Aggiornato il 03/05/18 at 04:40 pm
di Noemi Cabitza
Chi pagherà il prezzo della guerra all’ISIS organizzata da Barack Obama? Chi sarà a pagare il prezzo degli errori della Casa Bianca e dei suoi alleati regionali, primi tra tutti la Turchia, Qatar e Arabia Saudita, che per anni hanno finanziato e armato ISIS e Fronte Al-Nusra in configurazione anti-Assad? Mi vengono in mente due nomi: Israele e Kurdistan…….. Per quanto riguarda Israele lo abbiamo visto alla Assemblea Generale delle Nazioni Unite quale sarà il prezzo che Obama chiede a Gerusalemme per accontentare gli alleati arabi nella guerra all’ISIS. In primo luogo le critiche ingiustificate agli insediamenti ebraici a Gerusalemme Est, critiche del tutto fuori luogo come spiegava ieri sera il Premier Netanyahu alla NBC. Eppure gli arabi hanno messo sul piatto ancora una volta la questione palestinese, la questione di Gerusalemme Est, del Monte del Tempio e, non ultima, la questione di un alleggerimento sostanziale al blocco di sicurezza su Gaza. Obama deve accontentare gli alleati arabi e per farlo deve costringere Israele a cedere su diversi punti. Il bello è che la stampa americana vicina alla Casa Bianca parla degli alleati di Obama nella guerra all’ISIS come di un “fronte islamico moderato”, come se Arabia Saudita, Qatar e Turchia fossero dei moderati. E’ un errore già visto in passato con la Fratellanza Musulmana individuata da Obama come Islam moderato. Evidentemente il detto “sbagliare è umano, perseverare è diabolico” calza a pennello su Barack Obama.

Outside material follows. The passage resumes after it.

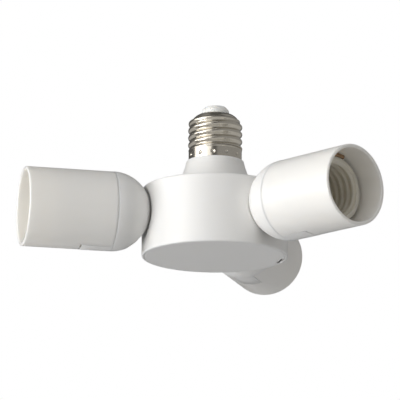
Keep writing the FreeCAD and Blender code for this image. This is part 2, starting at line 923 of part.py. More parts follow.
parts = build()
for name, shape in parts.items():
    solids = shape.Solids
    print(name, len(solids), round(shape.Volume, 2), shape.isValid())
    shape.exportStep(f"parts/{name}.step")
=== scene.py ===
import math

import bpy
import numpy as np
from mathutils import Matrix, Vector


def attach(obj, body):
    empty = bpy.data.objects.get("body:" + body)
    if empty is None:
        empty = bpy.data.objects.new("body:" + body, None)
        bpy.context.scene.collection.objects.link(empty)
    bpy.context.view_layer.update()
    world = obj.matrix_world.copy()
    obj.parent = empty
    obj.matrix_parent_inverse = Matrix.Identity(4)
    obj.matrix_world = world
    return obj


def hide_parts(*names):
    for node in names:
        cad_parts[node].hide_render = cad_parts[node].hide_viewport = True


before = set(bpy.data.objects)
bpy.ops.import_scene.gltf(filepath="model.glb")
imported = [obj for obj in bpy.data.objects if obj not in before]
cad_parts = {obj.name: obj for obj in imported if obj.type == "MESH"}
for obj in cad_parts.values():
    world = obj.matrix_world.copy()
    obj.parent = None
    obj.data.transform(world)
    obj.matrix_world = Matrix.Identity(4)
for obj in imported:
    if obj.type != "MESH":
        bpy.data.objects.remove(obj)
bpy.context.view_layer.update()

MM = 0.001
scene = bpy.context.scene
HEADS = (1, 2, 3)
TURN = 2 * math.pi
DOWN = -math.pi / 2

# directions of the heads, in degrees from X
FIRST_HEAD = 90.0
HEAD_SPACING = 120.0

# sizes in millimetres; most are those of the solids, but the neck's top, the
# band, the shell's top and the plug's top follow later fits to the photo, and
# ball_radius is a little over head_radius for the raised seam
hub_radius = 35.25
hub_height = 33.3
hub_wall = 2.2
hub_rise = 0.9
neck_top_z = 47.3
neck_top_radius = 13.85
neck_foot_radius = 18.16
band_radius = 12.9
band_top_z = 52.5
shell_top_z = 70.8
plug_top_z = 74.8
rim_blend = 1.2
cover_gap = 0.1
cover_radius = 33.95
cover_thickness = 2.0
seat_radius = 20.0
seat_wall = 2.2
head_radius = 19.1
ball_radius = 19.2
head_wall = 2.1
head_axis_z = 19.6
head_distance = 51.1021
sleeve_length = 42.9
sleeve_bore = 17.4
slot_half = 4.3
slot_turn = math.radians(53.0)
pitch = 3.62
dimple_z = 49.6
dimple_turn = math.radians(11.7)
shell_crest = 13.15
shell_root = 12.2
sheet = 0.35
insert_base = 7.4
insert_floor = 9.4
insert_rim = 30.9
insert_radius = 15.4
insert_minor = 12.15
insert_major = 13.25
contact_turn = math.radians(5.0)
saddle_sides = ((6.8, 9.6), (-9.6, -6.8))
trunnion_hole = 2.25
pin_radius = 2.2
knuckle_radius = 6.5
tongue_length = 15.0
tongue_half_width = 5.0
tongue_slot_length = 15.7
tongue_slot_half_width = 5.1
# stands for zero where a lathe's outline touches its axis
on_axis = 1e-4


# Meshes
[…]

Ieri anche la Turchia ha esposto la lista della spesa, il prezzo da pagare per il suo eventuale intervento contro l’ISIS, che per altro è fortemente legato proprio ad Ankara. Lo ha spiegato Erdogan in una intervista alla agenzia di stampa turca ANADOLU: soluzione permanente per la questione siriana e palestinese (Erdogan per confondere le acque ci ha messo dentro anche Somalia, Myanmar, Afghanistan, Ucraina, Yemen ecc. ecc. mancava solo l’annosa questione di Paperopoli e ci sarebbe stato tutto). Tradotto in soldoni, la Turchia interverrà contro la sua creazione (ISIS) solo se in cambio avrà garanzie certe su una sua importante influenza in Siria e in Palestina (che nel gergo turco vuol dire Hamas e non Autorità Palestinese).
E qui entra anche la questione del Kurdistan. La Turchia e i suoi amici iraniani e iracheni non riescono più a giustificare la mancata consegna delle armi alle truppe curde che combattono contro lo Stato Islamico. O li armano oppure intervengono direttamente nella guerra. Ma con molta probabilità prima di farlo avranno ottenuto dagli americani importanti garanzie sul futuro del Kurdistan, un futuro che chiaramente non ci dovrà essere. Per Obama non sarà stato un grande sacrifico vendere l’indipendenza del Kurdistan dato che proprio lui è uno dei primi ad opporvisi. Dal Califfato dello Stato Islamico si rischia quindi di cadere nel Califfato turco che in più comprenda anche la Palestina e tutto il Kurdistan. Non c’è che dire, una bella prospettiva.
E in tutto questo vortice di interessi non dimentichiamo il pericolo più grosso che il mondo libero sta correndo, quello del nucleare iraniano. Qualcuno ingenuamente pensa che il programma nucleare iraniano sia solo un problema israeliano. Certo, Israele corre un rischio esistenziale, ma il problema è globale. Se ci preoccupiamo del Califfato dello Stato Islamico cosa succederà quando gli Ayatollah avranno la bomba atomica? Mica crederete, come fa Obama, che gli Ayatollah siano meno estremisti dei tagliagole del ISIS? E non è forse vero che l’Iran sta approfittando della guerra allo Stato Islamico per portare avanti velocemente il suo programma nucleare? Non ammettere questo significa essere ciechi o, peggio, in malafede. Ma anche questo è un prezzo che Obama è disposto a pagare anche perché poi non sarà l’America a pagarlo ma sarà ancora una volta Israele.
E allora, chi paga il prezzo della guerra all’ISIS? Chi paga il prezzo degli errori di Obama e dei suoi alleati del cosiddetto “fronte islamico moderato”?